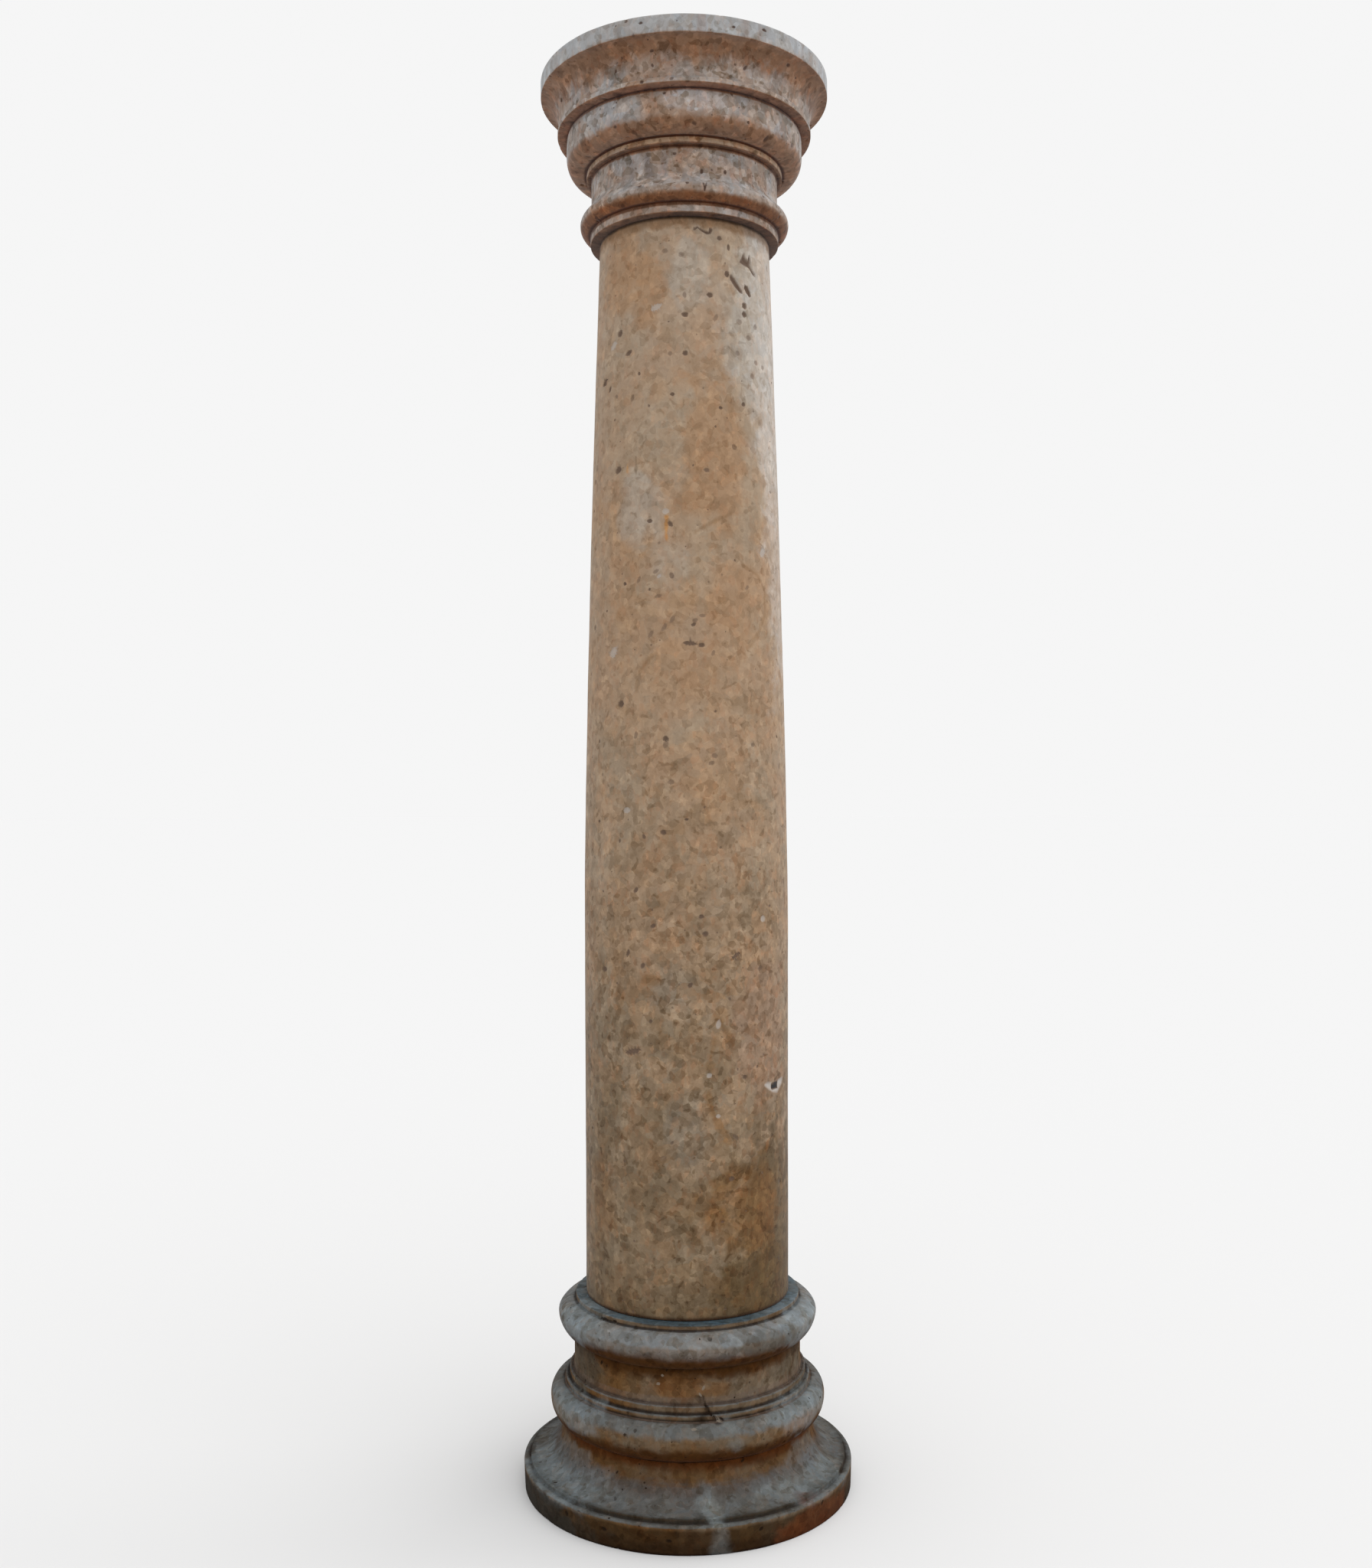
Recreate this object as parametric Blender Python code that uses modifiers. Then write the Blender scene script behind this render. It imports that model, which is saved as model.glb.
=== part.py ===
"""Tuscan column in travertine: a round moulded base, a swelling shaft and a round capital.

Each of the three is one turned stone. Units are metres and +Z is up. The origin is on the
ground, on the column's axis. Every outline is worked out from the bottom upwards as pairs of
radius and height. Radii grow outwards from the shaft, each from the one it springs from, and
heights are stacked, so the stones still fit when one size is changed.
"""
import math

import bpy

# Bed joints

BED_JOINT = 0.0003

# Shaft

SHAFT_FOOT_RADIUS = 0.2278
SHAFT_SWELL_RADIUS = 0.2300
SHAFT_TOP_RADIUS = 0.1925
SHAFT_HEIGHT = 2.3570
SHAFT_SWELL_LEVEL = 0.8700
SHAFT_TAPER_POWER = 1.4

# Base, from the ground up

PLINTH_HEIGHT = 0.0590
PLINTH_BATTER = 0.0020
PLINTH_ARRIS = 0.0030
PLINTH_LEDGE = 0.0154
FLARE_LIP_HEIGHT = 0.0090
FLARE_HEIGHT = 0.0800
FLARE_WIDTH = 0.0771
LOWER_TORUS_HEIGHT = 0.0830
LOWER_TORUS_BELLY_LEVEL = 0.0490
LOWER_TORUS_PROJECTION = 0.0330
LOWER_TORUS_FOOT_SETBACK = 0.0090
LOWER_TORUS_FULLNESS = 2.1
LOWER_STEP_HEIGHT = 0.0120
LOWER_STEP_LEDGE = 0.0095
UPPER_STEP_HEIGHT = 0.0160
UPPER_STEP_LEDGE = 0.0090
SCOTIA_HEIGHT = 0.0745
SCOTIA_FLARE_HEIGHT = 0.0340
SCOTIA_FLARE = 0.0020
UPPER_TORUS_HEIGHT = 0.0770
UPPER_TORUS_BELLY_LEVEL = 0.0480
UPPER_TORUS_PROJECTION = 0.0382
UPPER_TORUS_FULLNESS = 1.75
BASE_FILLET_HEIGHT = 0.0120
BASE_FILLET_LEDGE = 0.0233
SCOTIA_WAIST_PROJECTION = 0.0029

# Capital, from the shaft up

CINCTURE_LEDGE = 0.0215
CINCTURE_HEIGHT = 0.0220
ASTRAGAL_PROJECTION = 0.0232
ASTRAGAL_HEIGHT = 0.0440
ASTRAGAL_SPRING_ANGLE = 55.0
NECK_SETBACK = 0.0020
NECK_SWEEP_HEIGHT = 0.0320
NECK_HEIGHT = 0.0520
NECK_FILLET_LEDGE = 0.0110
NECK_FILLET_HEIGHT = 0.0150
OVOLO_HEIGHT = 0.0835
OVOLO_BELLY_LEVEL = 0.0440
OVOLO_PROJECTION = 0.0450
OVOLO_TOP_SETBACK = 0.0060
OVOLO_FULLNESS = 3.0
CAVETTO_FILLET_PROJECTION = 0.0204
CAVETTO_FILLET_HEIGHT = 0.0120
CAVETTO_SETBACK = 0.0040
CAVETTO_HEIGHT = 0.0730
CAVETTO_WIDTH = 0.0356
ABACUS_OVERHANG = 0.0060
ABACUS_HEIGHT = 0.0404
ABACUS_ARRIS = 0.0025

# Fineness of the turned surfaces

SIDES = 48
QUARTER_STEPS = 6
SHAFT_STEPS = 10
SHARP_ANGLE = math.radians(28.0)


def quarter_curve(inner, outer, start, end, fullness, rising_out):
    """Points of a quarter curve between two radii and two heights, ends included.

    fullness 2 is a quarter ellipse, more is fuller and less is leaner. rising_out is True
    where the radius grows with the height, as on the lower half of a torus.
    """
    points = []
    for step in range(QUARTER_STEPS + 1):
        angle = math.radians(90.0) * step / QUARTER_STEPS
        across = math.sin(angle) if rising_out else math.cos(angle)
        along = math.cos(angle) if rising_out else math.sin(angle)
        size = (across ** fullness + along ** fullness) ** (-1.0 / fullness)
        share = 1.0 - size * along if rising_out else size * along
        points.append((inner + (outer - inner) * size * across, start + (end - start) * share))
    return points


def torus_curve(foot, belly, crown, start, belly_level, height, fullness):
    """A convex moulding: out from the foot radius to the belly, then in to the crown."""
    middle = start + belly_level
    lower = quarter_curve(foot, belly, start, middle, fullness, True)
    upper = quarter_curve(crown, belly, middle, start + height, fullness, False)
    return lower + upper[1:]


def base_outline():
    """The base: plinth disc, flare, lower torus, two steps, scotia, upper torus, fillet."""
    fillet = SHAFT_FOOT_RADIUS + BASE_FILLET_LEDGE
    waist = fillet + SCOTIA_WAIST_PROJECTION
    scotia_foot = waist + SCOTIA_FLARE
    upper_step = scotia_foot + UPPER_STEP_LEDGE
    lower_step = upper_step + LOWER_STEP_LEDGE
    flare_neck = lower_step
    lip = flare_neck + FLARE_WIDTH
    plinth = lip + PLINTH_LEDGE

    points = [(plinth - PLINTH_BATTER, 0.0), (plinth, PLINTH_HEIGHT - PLINTH_ARRIS)]
    points += [(plinth - PLINTH_ARRIS, PLINTH_HEIGHT), (lip, PLINTH_HEIGHT)]

    level = PLINTH_HEIGHT + FLARE_LIP_HEIGHT
    for step in range(QUARTER_STEPS + 1):
        angle = math.radians(90.0) * step / QUARTER_STEPS
        radius = lip - FLARE_WIDTH * math.sin(angle)
        points.append((radius, level + FLARE_HEIGHT * (1.0 - math.cos(angle))))
    level += FLARE_HEIGHT

    foot = flare_neck - LOWER_TORUS_FOOT_SETBACK
    belly = lower_step + LOWER_TORUS_PROJECTION
    points += torus_curve(foot, belly, lower_step, level, LOWER_TORUS_BELLY_LEVEL,
                          LOWER_TORUS_HEIGHT, LOWER_TORUS_FULLNESS)
    level += LOWER_TORUS_HEIGHT

    points.append((lower_step, level + LOWER_STEP_HEIGHT))
    level += LOWER_STEP_HEIGHT
    points += [(upper_step, level), (upper_step, level + UPPER_STEP_HEIGHT)]
    level += UPPER_STEP_HEIGHT

    points.append((scotia_foot, level))
    for step in range(1, QUARTER_STEPS // 2 + 1):
        share = step / (QUARTER_STEPS // 2)
        radius = waist + SCOTIA_FLARE * (1.0 - share) ** 2
        points.append((radius, level + SCOTIA_FLARE_HEIGHT * share))
    level += SCOTIA_HEIGHT
    points.append((waist, level))

    belly = fillet + UPPER_TORUS_PROJECTION
    curve = torus_curve(waist, belly, fillet, level, UPPER_TORUS_BELLY_LEVEL,
                        UPPER_TORUS_HEIGHT, UPPER_TORUS_FULLNESS)
    points += curve[1:]
    level += UPPER_TORUS_HEIGHT

    points.append((fillet, level + BASE_FILLET_HEIGHT))
    return points


def shaft_outline(foot_level):
    """The shaft: nearly straight up to its swell, then drawn in along a curve to the top."""
    points = []
    for step in range(SHAFT_STEPS + 1):
        share = step / SHAFT_STEPS
        if share * SHAFT_HEIGHT <= SHAFT_SWELL_LEVEL:
            rise = share * SHAFT_HEIGHT / SHAFT_SWELL_LEVEL
            swell = rise * rise * (3.0 - 2.0 * rise)
            radius = SHAFT_FOOT_RADIUS + (SHAFT_SWELL_RADIUS - SHAFT_FOOT_RADIUS) * swell
        else:
            rise = (share * SHAFT_HEIGHT - SHAFT_SWELL_LEVEL) / (SHAFT_HEIGHT - SHAFT_SWELL_LEVEL)
            taper = (SHAFT_SWELL_RADIUS - SHAFT_TOP_RADIUS) * rise ** SHAFT_TAPER_POWER
            radius = SHAFT_SWELL_RADIUS - taper
        points.append((radius, foot_level + share * SHAFT_HEIGHT))
    return points


def capital_outline(foot_level):
    """The capital: cincture, astragal, neck, fillet, ovolo, fillet, cavetto and abacus."""
    cincture = SHAFT_TOP_RADIUS + CINCTURE_LEDGE
    neck = cincture - NECK_SETBACK
    neck_fillet = neck + NECK_FILLET_LEDGE
    ovolo = neck_fillet + OVOLO_PROJECTION
    cavetto_fillet = ovolo + CAVETTO_FILLET_PROJECTION
    cavetto_foot = cavetto_fillet - CAVETTO_SETBACK
    cavetto_head = cavetto_foot + CAVETTO_WIDTH
    abacus = cavetto_head + ABACUS_OVERHANG

    level = foot_level + CINCTURE_HEIGHT
    points = [(cincture, foot_level), (cincture, level)]

    spring = math.radians(ASTRAGAL_SPRING_ANGLE)
    middle = level + ASTRAGAL_HEIGHT / 2.0
    arc_steps = QUARTER_STEPS + 2
    for step in range(1, arc_steps + 1):
        angle = -math.pi / 2.0 + (math.pi / 2.0 + spring) * step / arc_steps
        radius = cincture + ASTRAGAL_PROJECTION * math.cos(angle)
        points.append((radius, middle + ASTRAGAL_HEIGHT / 2.0 * math.sin(angle)))

    sweep_foot, sweep_level = points[-1]
    sweep_steps = QUARTER_STEPS // 2
    for step in range(1, sweep_steps + 1):
        share = step / sweep_steps
        radius = neck + (sweep_foot - neck) * (1.0 - share) ** 2
        points.append((radius, sweep_level + NECK_SWEEP_HEIGHT * share))
    level = sweep_level + NECK_SWEEP_HEIGHT + NECK_HEIGHT
    points.append((neck, level))

    points.append((neck_fillet, level))
    level += NECK_FILLET_HEIGHT
    points += torus_curve(neck_fillet, ovolo, ovolo - OVOLO_TOP_SETBACK, level,
                          OVOLO_BELLY_LEVEL, OVOLO_HEIGHT, OVOLO_FULLNESS)
    level += OVOLO_HEIGHT

    points.append((cavetto_fillet, level))
    level += CAVETTO_FILLET_HEIGHT
    points += [(cavetto_fillet, level), (cavetto_foot, level)]

    for step in range(1, QUARTER_STEPS + 1):
        angle = math.radians(90.0) * step / QUARTER_STEPS
        radius = cavetto_head - CAVETTO_WIDTH * math.cos(angle)
        points.append((radius, level + CAVETTO_HEIGHT * math.sin(angle)))
    level += CAVETTO_HEIGHT

    points.append((abacus, level))
    level += ABACUS_HEIGHT
    points += [(abacus, level - ABACUS_ARRIS), (abacus - ABACUS_ARRIS, level)]
    return points


def turned_stone(name, outline, material):
    """Turn an outline, given from the bottom up, about the Z axis into one closed stone."""
    top = outline[-1][1]
    bottom = outline[0][1]
    path = [(0.0, top)] + outline[::-1] + [(0.0, bottom)]
    mesh = bpy.data.meshes.new(name + "_outline")
    edges = [(index, index + 1) for index in range(len(path) - 1)]
    mesh.from_pydata([(radius, 0.0, height) for radius, height in path], edges, [])

    stone = bpy.data.objects.new(name, mesh)
    bpy.data.collections["tuscan_column"].objects.link(stone)
    screw = stone.modifiers.new("turning", "SCREW")
    screw.axis = "Z"
    screw.angle = 2.0 * math.pi
    screw.steps = SIDES
    screw.render_steps = SIDES
    screw.use_merge_vertices = True
    screw.merge_threshold = 0.0001

    bpy.context.view_layer.update()
    depsgraph = bpy.context.evaluated_depsgraph_get()
    solid = bpy.data.meshes.new_from_object(stone.evaluated_get(depsgraph))
    stone.modifiers.clear()
    stone.data = solid
    bpy.data.meshes.remove(mesh)
    solid.name = name
    solid.shade_smooth()
    solid.set_sharp_from_angle(angle=SHARP_ANGLE)
    solid.materials.clear()
    solid.materials.append(material)
    return stone


def travertine(name, colour, roughness):
    """A plain weathered stone finish."""
    material = bpy.data.materials.new(name)
    material.use_nodes = True
    shader = material.node_tree.nodes["Principled BSDF"]
    shader.inputs["Base Color"].default_value = (*colour, 1.0)
    shader.inputs["Roughness"].default_value = roughness
    shader.inputs["Metallic"].default_value = 0.0
    material.diffuse_color = (*colour, 1.0)
    return material


def base_stone():
    """Grey and brown: the stone nearest the ground, the most stained."""
    return travertine("base_stone", (0.145, 0.122, 0.100), 0.88)


def shaft_stone():
    """Warm tan stone."""
    return travertine("shaft_stone", (0.215, 0.155, 0.112), 0.85)


def capital_stone():
    """Grey brown stone, cooler than the shaft."""
    return travertine("capital_stone", (0.220, 0.170, 0.145), 0.86)


def make_base():
    """The stone that stands on the ground."""
    return turned_stone("base", base_outline(), base_stone())


def make_shaft(bed_level):
    """The stone that stands on the base."""
    return turned_stone("shaft", shaft_outline(bed_level + BED_JOINT), shaft_stone())


def make_capital(bed_level):
    """The stone that crowns the shaft."""
    return turned_stone("capital", capital_outline(bed_level + BED_JOINT), capital_stone())


def top_level(outline):
    """Height of an outline's last point."""
    return outline[-1][1]


def clear_scene():
    """Remove every object in the file and make the column's own collection."""
    for obj in list(bpy.data.objects):
        bpy.data.objects.remove(obj, do_unlink=True)
    collection = bpy.data.collections.new("tuscan_column")
    bpy.context.scene.collection.children.link(collection)


def main():
    clear_scene()
    base_top = top_level(base_outline())
    shaft_top = top_level(shaft_outline(base_top + BED_JOINT))
    make_base()
    make_shaft(base_top)
    make_capital(shaft_top)


main()
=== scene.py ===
# %% [markdown]
# ## A weathered travertine column
# The real object is a small Tuscan column: three turned stones, stacked. Time has pitted the
# stone. Its sheltered undersides are brown, partly crust and partly painted shade, and what the
# rain reaches is pale, partly bleaching and partly painted sky light.
# The solids of the three stones are loaded first. They give every size in this file, so the
# finished surface can't drift away from them.

# %% Load the column's frame
import math
import random

import bmesh
import bpy
import numpy as np
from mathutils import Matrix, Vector, noise
from mathutils.geometry import delaunay_2d_cdt


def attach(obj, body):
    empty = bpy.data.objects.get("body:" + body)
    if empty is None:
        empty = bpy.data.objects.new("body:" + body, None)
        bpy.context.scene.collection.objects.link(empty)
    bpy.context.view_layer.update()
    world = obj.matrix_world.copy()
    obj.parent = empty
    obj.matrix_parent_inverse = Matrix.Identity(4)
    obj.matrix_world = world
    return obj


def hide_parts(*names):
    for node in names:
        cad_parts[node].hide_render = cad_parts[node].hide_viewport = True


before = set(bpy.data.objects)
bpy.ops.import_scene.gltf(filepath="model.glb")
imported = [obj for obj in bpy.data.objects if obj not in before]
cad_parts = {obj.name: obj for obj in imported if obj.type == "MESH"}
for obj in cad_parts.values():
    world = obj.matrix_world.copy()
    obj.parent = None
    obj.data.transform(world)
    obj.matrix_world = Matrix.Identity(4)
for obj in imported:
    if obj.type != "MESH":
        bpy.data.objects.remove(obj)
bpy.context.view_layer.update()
print("stones:", sorted(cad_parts))

# %% [markdown]
# ## Camera
# The picture was taken by someone standing in front of the column with a short zoom lens. The
# rings of the column show it: they curve down below eye level and up above it, and they are
# straight at the height of the lens. The camera could be aimed by hand until the curves agree.
# Here the distance, the eye height and the lens are set as numbers, because they can be
# measured from how open the lowest and the highest ring look.

# %% Camera
EYE_HEIGHT = 1.509
STANDING_DISTANCE = 3.40
LOOKING_UP = math.radians(0.84)
LEANING = math.radians(0.16)
LENS_MM = 34.4
SENSOR_MM = 36.0
FARTHEST_VIEW = 200.0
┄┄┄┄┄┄
Exercise:
Please print exactly what appears from the first line of the data through the line with "a round capital.", including both of those lines and nothing past them.

Exercise result:
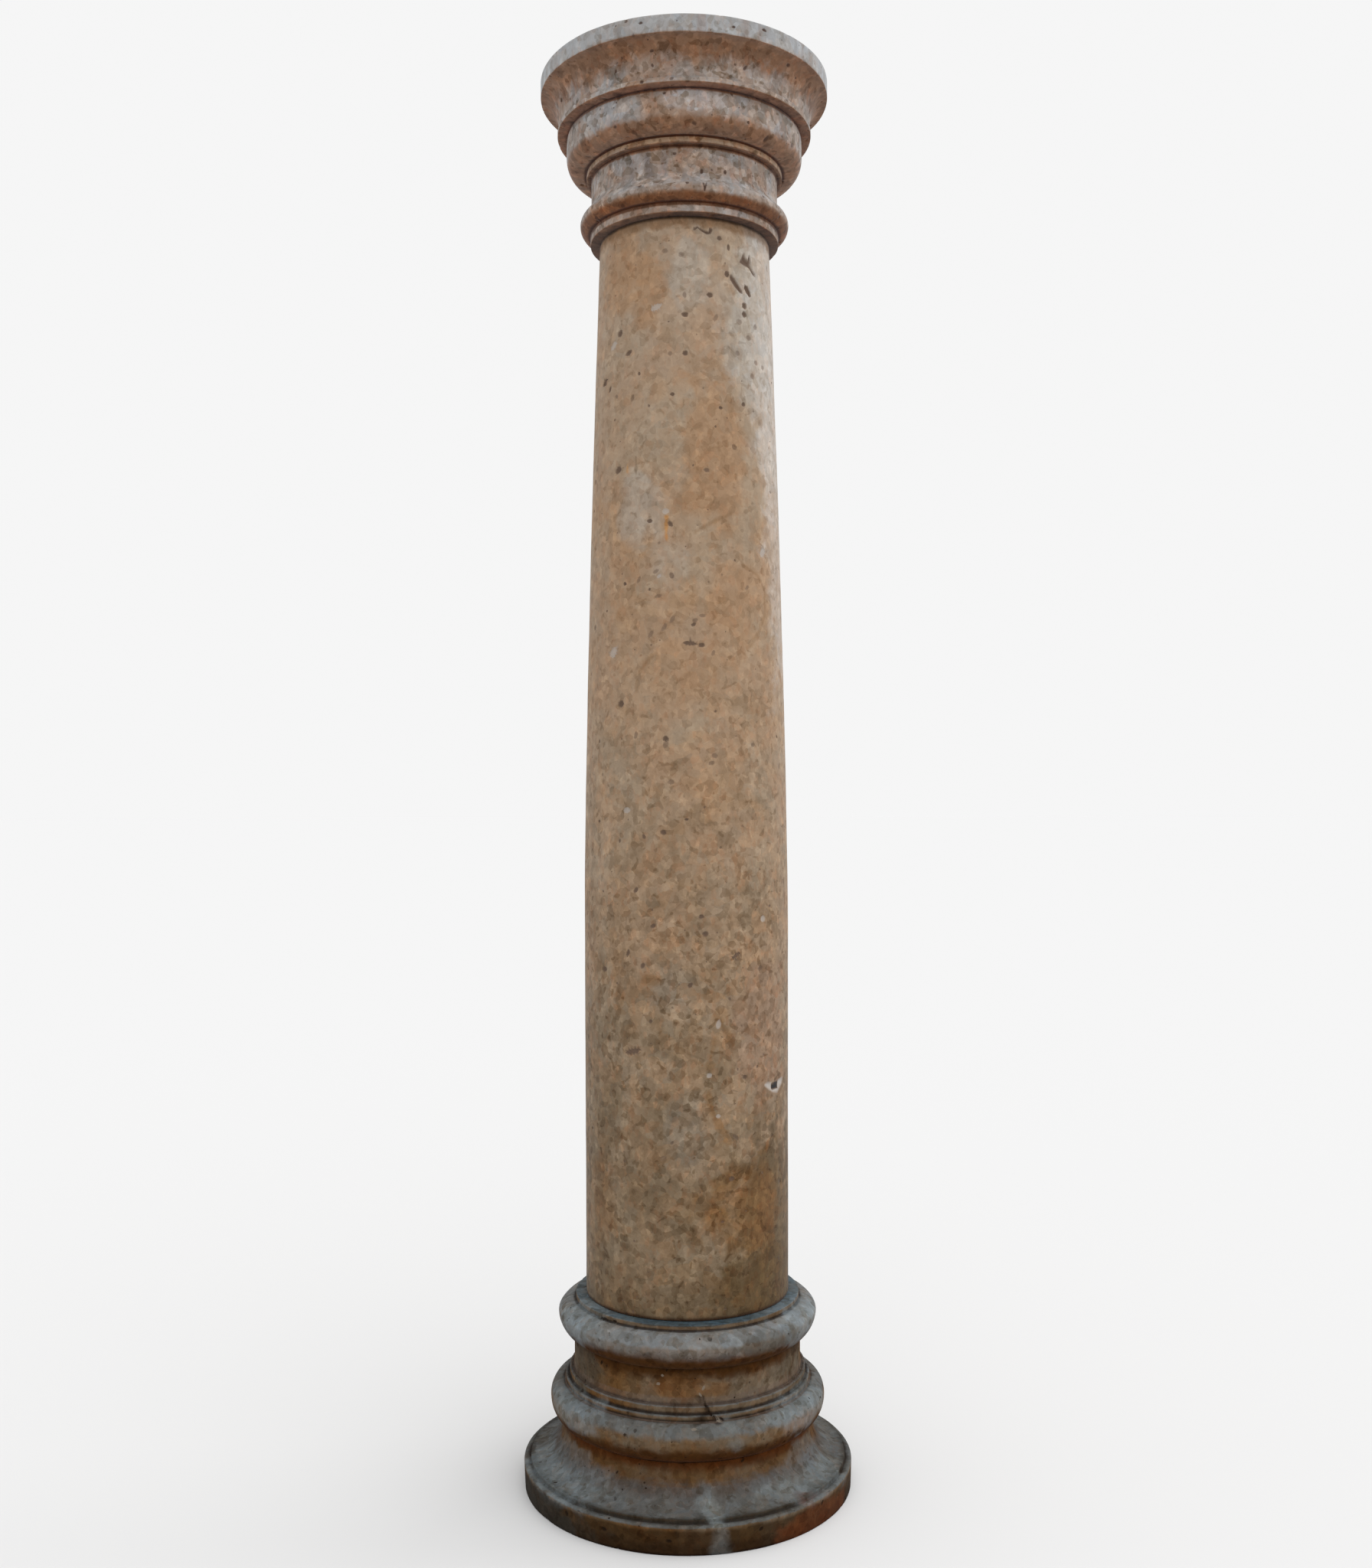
Recreate this object as parametric Blender Python code that uses modifiers. Then write the Blender scene script behind this render. It imports that model, which is saved as model.glb.
=== part.py ===
"""Tuscan column in travertine: a round moulded base, a swelling shaft and a round capital.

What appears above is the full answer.